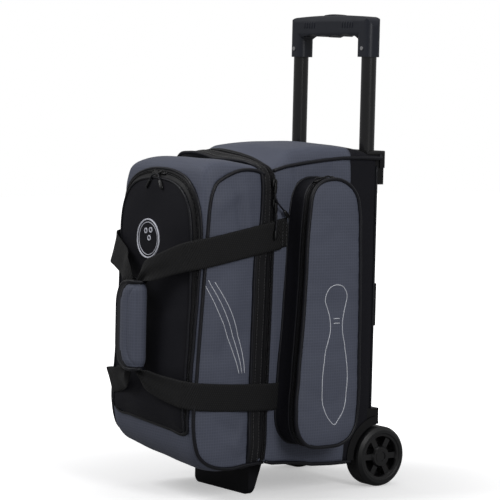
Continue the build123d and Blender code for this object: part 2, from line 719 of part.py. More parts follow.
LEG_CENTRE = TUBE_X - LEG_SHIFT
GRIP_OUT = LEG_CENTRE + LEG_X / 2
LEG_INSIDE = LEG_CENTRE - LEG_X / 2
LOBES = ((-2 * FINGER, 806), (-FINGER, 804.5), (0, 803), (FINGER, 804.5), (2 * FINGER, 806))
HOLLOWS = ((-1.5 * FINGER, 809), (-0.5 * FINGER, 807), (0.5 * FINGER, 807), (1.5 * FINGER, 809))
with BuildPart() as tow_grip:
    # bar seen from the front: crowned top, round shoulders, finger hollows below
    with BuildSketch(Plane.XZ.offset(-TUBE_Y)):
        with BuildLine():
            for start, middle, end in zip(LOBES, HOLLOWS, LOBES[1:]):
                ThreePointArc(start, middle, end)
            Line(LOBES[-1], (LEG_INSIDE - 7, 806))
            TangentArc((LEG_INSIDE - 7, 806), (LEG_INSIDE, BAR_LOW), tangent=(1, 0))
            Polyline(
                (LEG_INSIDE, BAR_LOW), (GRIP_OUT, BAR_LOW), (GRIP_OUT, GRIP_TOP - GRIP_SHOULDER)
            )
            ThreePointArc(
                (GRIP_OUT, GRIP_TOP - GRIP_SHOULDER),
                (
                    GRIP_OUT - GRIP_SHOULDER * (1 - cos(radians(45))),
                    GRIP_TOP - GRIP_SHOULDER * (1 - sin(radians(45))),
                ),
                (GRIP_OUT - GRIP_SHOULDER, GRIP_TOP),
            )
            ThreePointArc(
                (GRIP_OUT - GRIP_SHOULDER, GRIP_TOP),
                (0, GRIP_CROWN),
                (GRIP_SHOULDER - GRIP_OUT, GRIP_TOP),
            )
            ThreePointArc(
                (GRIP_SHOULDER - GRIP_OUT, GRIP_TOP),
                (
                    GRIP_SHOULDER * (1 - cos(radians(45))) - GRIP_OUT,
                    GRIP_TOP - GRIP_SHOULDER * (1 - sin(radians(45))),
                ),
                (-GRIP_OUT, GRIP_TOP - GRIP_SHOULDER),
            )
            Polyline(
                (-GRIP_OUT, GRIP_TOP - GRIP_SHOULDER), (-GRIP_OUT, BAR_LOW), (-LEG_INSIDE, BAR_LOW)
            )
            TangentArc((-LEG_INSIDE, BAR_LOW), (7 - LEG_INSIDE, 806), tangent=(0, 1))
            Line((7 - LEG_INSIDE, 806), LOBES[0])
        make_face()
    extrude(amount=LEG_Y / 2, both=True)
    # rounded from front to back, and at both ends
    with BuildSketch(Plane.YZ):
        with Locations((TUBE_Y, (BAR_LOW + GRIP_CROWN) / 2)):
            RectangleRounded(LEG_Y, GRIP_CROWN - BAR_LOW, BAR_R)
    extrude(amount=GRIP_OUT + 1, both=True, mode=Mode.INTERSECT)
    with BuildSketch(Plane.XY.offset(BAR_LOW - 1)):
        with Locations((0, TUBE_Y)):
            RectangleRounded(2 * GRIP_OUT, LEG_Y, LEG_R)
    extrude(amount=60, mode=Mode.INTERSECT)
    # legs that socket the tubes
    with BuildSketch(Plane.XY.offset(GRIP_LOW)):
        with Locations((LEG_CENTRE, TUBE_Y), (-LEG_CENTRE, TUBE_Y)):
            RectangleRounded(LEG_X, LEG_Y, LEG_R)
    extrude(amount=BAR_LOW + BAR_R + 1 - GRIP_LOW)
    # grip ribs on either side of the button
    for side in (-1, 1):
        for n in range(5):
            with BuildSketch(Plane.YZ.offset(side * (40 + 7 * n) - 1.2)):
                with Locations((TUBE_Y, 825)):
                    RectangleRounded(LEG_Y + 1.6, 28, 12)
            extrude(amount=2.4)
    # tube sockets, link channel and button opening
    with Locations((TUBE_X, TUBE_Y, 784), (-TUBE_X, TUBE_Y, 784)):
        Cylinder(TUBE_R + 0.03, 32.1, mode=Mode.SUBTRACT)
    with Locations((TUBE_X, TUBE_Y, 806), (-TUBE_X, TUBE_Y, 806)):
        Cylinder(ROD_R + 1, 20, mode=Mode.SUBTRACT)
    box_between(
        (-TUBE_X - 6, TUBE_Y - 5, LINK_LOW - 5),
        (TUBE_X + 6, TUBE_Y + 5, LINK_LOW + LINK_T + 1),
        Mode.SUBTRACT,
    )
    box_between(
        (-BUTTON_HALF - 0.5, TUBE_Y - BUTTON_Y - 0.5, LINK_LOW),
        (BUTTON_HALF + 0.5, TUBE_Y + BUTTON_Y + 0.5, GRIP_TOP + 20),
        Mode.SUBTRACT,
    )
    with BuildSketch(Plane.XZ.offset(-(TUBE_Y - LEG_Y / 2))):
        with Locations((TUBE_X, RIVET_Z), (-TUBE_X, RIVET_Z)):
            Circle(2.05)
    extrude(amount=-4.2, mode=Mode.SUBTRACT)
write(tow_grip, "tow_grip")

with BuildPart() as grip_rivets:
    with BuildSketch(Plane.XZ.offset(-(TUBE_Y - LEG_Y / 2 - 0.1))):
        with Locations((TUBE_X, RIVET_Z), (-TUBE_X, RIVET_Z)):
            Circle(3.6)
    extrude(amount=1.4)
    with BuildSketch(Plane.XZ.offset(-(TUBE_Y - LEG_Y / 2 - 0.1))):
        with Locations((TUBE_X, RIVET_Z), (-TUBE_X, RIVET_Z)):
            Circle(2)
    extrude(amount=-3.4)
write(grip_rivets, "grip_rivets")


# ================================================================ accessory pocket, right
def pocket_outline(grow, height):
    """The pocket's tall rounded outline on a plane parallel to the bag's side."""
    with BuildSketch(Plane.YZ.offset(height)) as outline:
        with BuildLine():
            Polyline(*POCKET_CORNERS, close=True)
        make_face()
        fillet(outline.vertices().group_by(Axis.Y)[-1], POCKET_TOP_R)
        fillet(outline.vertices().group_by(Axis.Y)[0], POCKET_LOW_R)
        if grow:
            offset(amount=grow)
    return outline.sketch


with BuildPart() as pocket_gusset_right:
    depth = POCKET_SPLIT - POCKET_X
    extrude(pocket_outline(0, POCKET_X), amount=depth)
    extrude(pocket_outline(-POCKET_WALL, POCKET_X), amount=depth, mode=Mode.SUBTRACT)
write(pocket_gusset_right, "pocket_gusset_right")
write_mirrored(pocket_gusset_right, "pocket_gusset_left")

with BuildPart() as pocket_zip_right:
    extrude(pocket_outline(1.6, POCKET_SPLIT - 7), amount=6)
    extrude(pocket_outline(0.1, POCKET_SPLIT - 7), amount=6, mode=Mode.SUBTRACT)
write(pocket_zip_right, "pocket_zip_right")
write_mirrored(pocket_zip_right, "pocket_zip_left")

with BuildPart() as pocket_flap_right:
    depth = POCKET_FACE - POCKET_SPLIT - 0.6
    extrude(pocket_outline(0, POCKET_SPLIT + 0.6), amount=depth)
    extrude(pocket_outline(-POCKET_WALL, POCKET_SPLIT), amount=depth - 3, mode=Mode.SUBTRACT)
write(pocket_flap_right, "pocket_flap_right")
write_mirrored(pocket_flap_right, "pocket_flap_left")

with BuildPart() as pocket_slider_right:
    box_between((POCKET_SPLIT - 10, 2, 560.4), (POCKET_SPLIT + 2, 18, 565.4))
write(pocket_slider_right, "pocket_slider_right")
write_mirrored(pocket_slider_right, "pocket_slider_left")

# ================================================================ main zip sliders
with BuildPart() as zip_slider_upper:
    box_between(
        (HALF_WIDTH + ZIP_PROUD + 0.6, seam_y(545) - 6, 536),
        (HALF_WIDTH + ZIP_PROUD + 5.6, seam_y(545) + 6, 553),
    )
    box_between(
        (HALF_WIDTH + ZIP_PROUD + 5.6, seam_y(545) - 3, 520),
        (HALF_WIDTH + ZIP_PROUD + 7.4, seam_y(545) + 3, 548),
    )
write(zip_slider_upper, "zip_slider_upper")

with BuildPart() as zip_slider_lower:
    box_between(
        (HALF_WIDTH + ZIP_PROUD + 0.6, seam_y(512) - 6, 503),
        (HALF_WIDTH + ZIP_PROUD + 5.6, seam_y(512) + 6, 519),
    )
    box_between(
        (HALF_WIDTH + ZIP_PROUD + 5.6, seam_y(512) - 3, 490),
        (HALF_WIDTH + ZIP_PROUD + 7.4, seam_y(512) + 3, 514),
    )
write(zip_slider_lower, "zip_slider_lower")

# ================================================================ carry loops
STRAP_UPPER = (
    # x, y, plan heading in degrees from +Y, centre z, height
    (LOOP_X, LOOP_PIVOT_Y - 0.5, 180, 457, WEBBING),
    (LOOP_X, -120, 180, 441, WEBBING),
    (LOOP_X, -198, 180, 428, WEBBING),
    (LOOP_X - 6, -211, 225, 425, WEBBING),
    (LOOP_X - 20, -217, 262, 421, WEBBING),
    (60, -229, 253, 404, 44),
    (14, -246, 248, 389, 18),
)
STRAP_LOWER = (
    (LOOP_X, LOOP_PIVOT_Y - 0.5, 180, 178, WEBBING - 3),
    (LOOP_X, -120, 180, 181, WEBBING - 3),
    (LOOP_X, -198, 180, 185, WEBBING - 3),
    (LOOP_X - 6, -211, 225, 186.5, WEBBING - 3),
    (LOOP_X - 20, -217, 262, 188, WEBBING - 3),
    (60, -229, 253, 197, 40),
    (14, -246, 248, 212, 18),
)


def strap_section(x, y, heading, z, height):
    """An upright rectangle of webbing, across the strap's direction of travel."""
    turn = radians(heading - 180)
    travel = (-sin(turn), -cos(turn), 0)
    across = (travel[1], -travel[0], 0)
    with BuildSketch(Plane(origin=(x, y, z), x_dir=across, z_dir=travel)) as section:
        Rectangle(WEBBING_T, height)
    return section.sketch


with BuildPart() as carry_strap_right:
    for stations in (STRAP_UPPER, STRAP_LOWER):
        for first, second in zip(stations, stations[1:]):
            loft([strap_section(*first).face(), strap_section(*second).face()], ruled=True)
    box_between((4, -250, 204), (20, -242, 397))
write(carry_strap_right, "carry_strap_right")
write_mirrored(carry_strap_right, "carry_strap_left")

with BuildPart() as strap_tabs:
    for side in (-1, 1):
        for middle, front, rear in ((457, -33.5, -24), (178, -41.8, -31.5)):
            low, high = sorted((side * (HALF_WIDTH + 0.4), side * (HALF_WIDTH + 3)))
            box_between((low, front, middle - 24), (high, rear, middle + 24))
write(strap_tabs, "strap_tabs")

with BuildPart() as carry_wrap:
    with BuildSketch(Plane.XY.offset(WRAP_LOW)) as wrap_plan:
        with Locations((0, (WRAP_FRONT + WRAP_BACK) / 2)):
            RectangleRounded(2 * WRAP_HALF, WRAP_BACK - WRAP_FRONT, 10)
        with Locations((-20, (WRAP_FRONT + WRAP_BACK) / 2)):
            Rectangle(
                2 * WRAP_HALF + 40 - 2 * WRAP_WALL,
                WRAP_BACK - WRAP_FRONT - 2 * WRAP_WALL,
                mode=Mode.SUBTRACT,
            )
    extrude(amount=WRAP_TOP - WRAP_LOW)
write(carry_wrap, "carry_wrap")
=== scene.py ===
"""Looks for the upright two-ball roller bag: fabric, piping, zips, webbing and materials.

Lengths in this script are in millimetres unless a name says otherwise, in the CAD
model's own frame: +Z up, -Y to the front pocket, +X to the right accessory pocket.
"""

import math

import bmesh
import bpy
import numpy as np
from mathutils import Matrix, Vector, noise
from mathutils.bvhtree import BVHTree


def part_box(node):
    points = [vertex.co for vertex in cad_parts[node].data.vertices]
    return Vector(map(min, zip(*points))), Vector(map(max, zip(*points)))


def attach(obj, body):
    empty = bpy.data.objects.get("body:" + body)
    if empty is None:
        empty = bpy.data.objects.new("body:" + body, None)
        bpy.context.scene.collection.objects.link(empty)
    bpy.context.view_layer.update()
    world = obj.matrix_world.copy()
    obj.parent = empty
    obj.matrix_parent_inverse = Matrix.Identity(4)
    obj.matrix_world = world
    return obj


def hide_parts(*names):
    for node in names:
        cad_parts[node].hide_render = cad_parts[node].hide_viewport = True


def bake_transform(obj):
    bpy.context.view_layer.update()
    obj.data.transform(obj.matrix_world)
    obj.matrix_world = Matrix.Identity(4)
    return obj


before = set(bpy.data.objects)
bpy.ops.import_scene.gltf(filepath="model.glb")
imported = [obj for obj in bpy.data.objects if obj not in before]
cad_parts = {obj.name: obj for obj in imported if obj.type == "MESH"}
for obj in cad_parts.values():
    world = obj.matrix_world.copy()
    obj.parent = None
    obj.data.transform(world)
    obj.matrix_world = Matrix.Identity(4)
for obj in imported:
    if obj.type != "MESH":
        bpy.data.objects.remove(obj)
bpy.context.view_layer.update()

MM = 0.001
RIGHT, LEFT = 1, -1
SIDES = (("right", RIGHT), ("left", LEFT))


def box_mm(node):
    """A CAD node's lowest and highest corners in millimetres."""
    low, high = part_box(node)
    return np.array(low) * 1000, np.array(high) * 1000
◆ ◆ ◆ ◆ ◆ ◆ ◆
Repeat, exactly as they stand above, the lines from the line with "return section.sketch" to the line with "for node in", both lines included.

    return section.sketch


with BuildPart() as carry_strap_right:
    for stations in (STRAP_UPPER, STRAP_LOWER):
        for first, second in zip(stations, stations[1:]):
            loft([strap_section(*first).face(), strap_section(*second).face()], ruled=True)
    box_between((4, -250, 204), (20, -242, 397))
write(carry_strap_right, "carry_strap_right")
write_mirrored(carry_strap_right, "carry_strap_left")

with BuildPart() as strap_tabs:
    for side in (-1, 1):
        for middle, front, rear in ((457, -33.5, -24), (178, -41.8, -31.5)):
            low, high = sorted((side * (HALF_WIDTH + 0.4), side * (HALF_WIDTH + 3)))
            box_between((low, front, middle - 24), (high, rear, middle + 24))
write(strap_tabs, "strap_tabs")

with BuildPart() as carry_wrap:
    with BuildSketch(Plane.XY.offset(WRAP_LOW)) as wrap_plan:
        with Locations((0, (WRAP_FRONT + WRAP_BACK) / 2)):
            RectangleRounded(2 * WRAP_HALF, WRAP_BACK - WRAP_FRONT, 10)
        with Locations((-20, (WRAP_FRONT + WRAP_BACK) / 2)):
            Rectangle(
                2 * WRAP_HALF + 40 - 2 * WRAP_WALL,
                WRAP_BACK - WRAP_FRONT - 2 * WRAP_WALL,
                mode=Mode.SUBTRACT,
            )
    extrude(amount=WRAP_TOP - WRAP_LOW)
write(carry_wrap, "carry_wrap")
=== scene.py ===
"""Looks for the upright two-ball roller bag: fabric, piping, zips, webbing and materials.

Lengths in this script are in millimetres unless a name says otherwise, in the CAD
model's own frame: +Z up, -Y to the front pocket, +X to the right accessory pocket.
"""

import math

import bmesh
import bpy
import numpy as np
from mathutils import Matrix, Vector, noise
from mathutils.bvhtree import BVHTree


def part_box(node):
    points = [vertex.co for vertex in cad_parts[node].data.vertices]
    return Vector(map(min, zip(*points))), Vector(map(max, zip(*points)))


def attach(obj, body):
    empty = bpy.data.objects.get("body:" + body)
    if empty is None:
        empty = bpy.data.objects.new("body:" + body, None)
        bpy.context.scene.collection.objects.link(empty)
    bpy.context.view_layer.update()
    world = obj.matrix_world.copy()
    obj.parent = empty
    obj.matrix_parent_inverse = Matrix.Identity(4)
    obj.matrix_world = world
    return obj


def hide_parts(*names):
    for node in names:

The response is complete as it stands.